Added to checking the conditional type of Jcc, CMOVcc, SETcc, LOOPcc, FCMOVcc instructions. Here is definition.
enum CONDITIONAL_TYPE
{
CC_E = 1,
CC_NE,
CC_A,
CC_AE,
CC_B,
CC_BE,
CC_O,
CC_NO,
CC_S,
CC_NS,
CC_P,
CC_NP,
CC_ECXZ,
CC_SIGNED_IDX, /* marker for checking signed comparison */
CC_G = CC_SIGNED_IDX,
CC_GE,
CC_L,
CC_LE
};
The conditional type is same as conditional instruction from previous change item. The special value is CC_SIGNED_IDX. You can use to check for signed comparison.
if (disasm.Instruction.ConditionalType >= CC_SIGNED_IDX)
// the variable that is compared before is signed
Now branch type is very simple as defined below.
enum BRANCH_TYPE
{
JmpType = 1,
CallType,
RetType,
LoopType
};
There are no more Jxx type. For an original code that compared it with conditional jump (JC, JB, ...), you have to change the comparision to Mnemonic.
// code for original version
if (disasm.Instruction.BranchType == JC)
// do something
// new code with same result
// note: no JC in my modification
if (disasm.Instruction.Mnemonic == I_JB)
// do something
// or use ConditionalType that work on LoopType too
if (disasm.Instruction.CondtionalType == CC_B)
// do something
The tested flag for conditional instructions now are set according conditional.
If there are more than one prefixes from same prefix group in one instruction, the last prefix takes affect.

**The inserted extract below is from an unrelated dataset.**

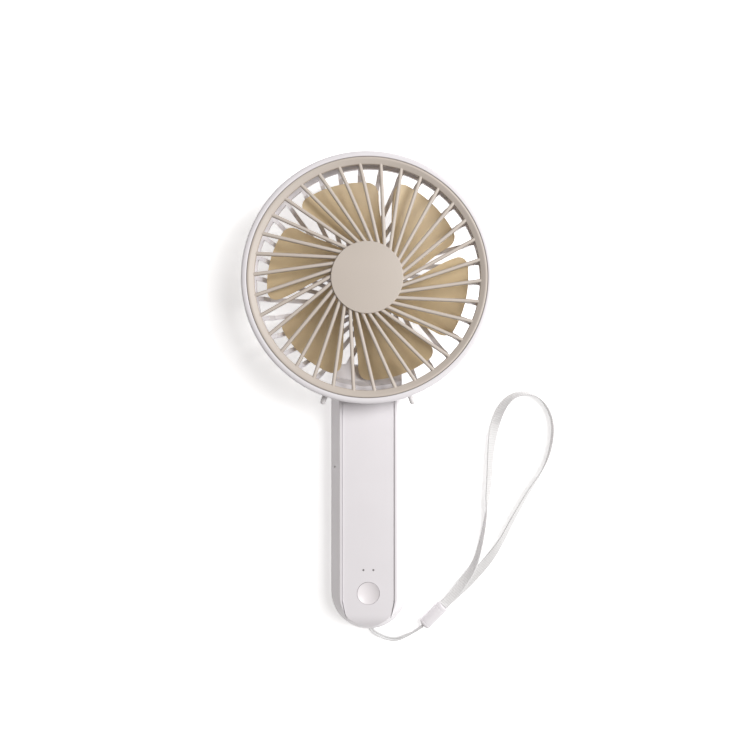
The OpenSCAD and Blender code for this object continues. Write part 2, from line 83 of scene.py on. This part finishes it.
class Paint(Tree):  # one finish and its shader
    def __init__(self, name, look):
        self.material = bpy.data.materials.new(name)
        self.material.use_nodes = True
        super().__init__(self.material.node_tree)
        self.tree.nodes.clear()
        end = self.tree.nodes.new("ShaderNodeOutputMaterial")
        self.shader = self.tree.nodes.new("ShaderNodeBsdfPrincipled")
        self.tree.links.new(self.shader.outputs[0], end.inputs[0])
        for key, value in look.items():
            self.shader.inputs[key].default_value = value

    def place(self):
        return self.node("ShaderNodeTexCoord", out="Object")

    def noise(self, scale, detail=3, rough=0.5, vector=None):
        values = {"Scale": scale, "Detail": detail, "Roughness": rough}
        values["Vector"] = vector or self.place()
        return self.node("ShaderNodeTexNoise", {}, values, "Fac")

    def stretch(self, vector, scale):
        return self.node("ShaderNodeVectorMath", {"operation": "MULTIPLY"}, [vector, scale])

    def feed(self, name, value):
        self.tree.links.new(value.socket, self.shader.inputs[name])

    def relief(self, height, distance, strength):
        values = {"Height": height, "Distance": distance, "Strength": strength}
        self.feed("Normal", self.node("ShaderNodeBump", {}, values, "Normal"))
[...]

The original BeaEngine just keep all found prefixed. It is awkward to code on that structure to get what prefix is effective. See the new structure in beaengine/BeaEngine.h
Now you can access effective OperandSize and AddressSize from INSTRTYPE structure. The OperandSize value can be 8, 16, 32, 64. The AddressSize value can be 16, 32, 64.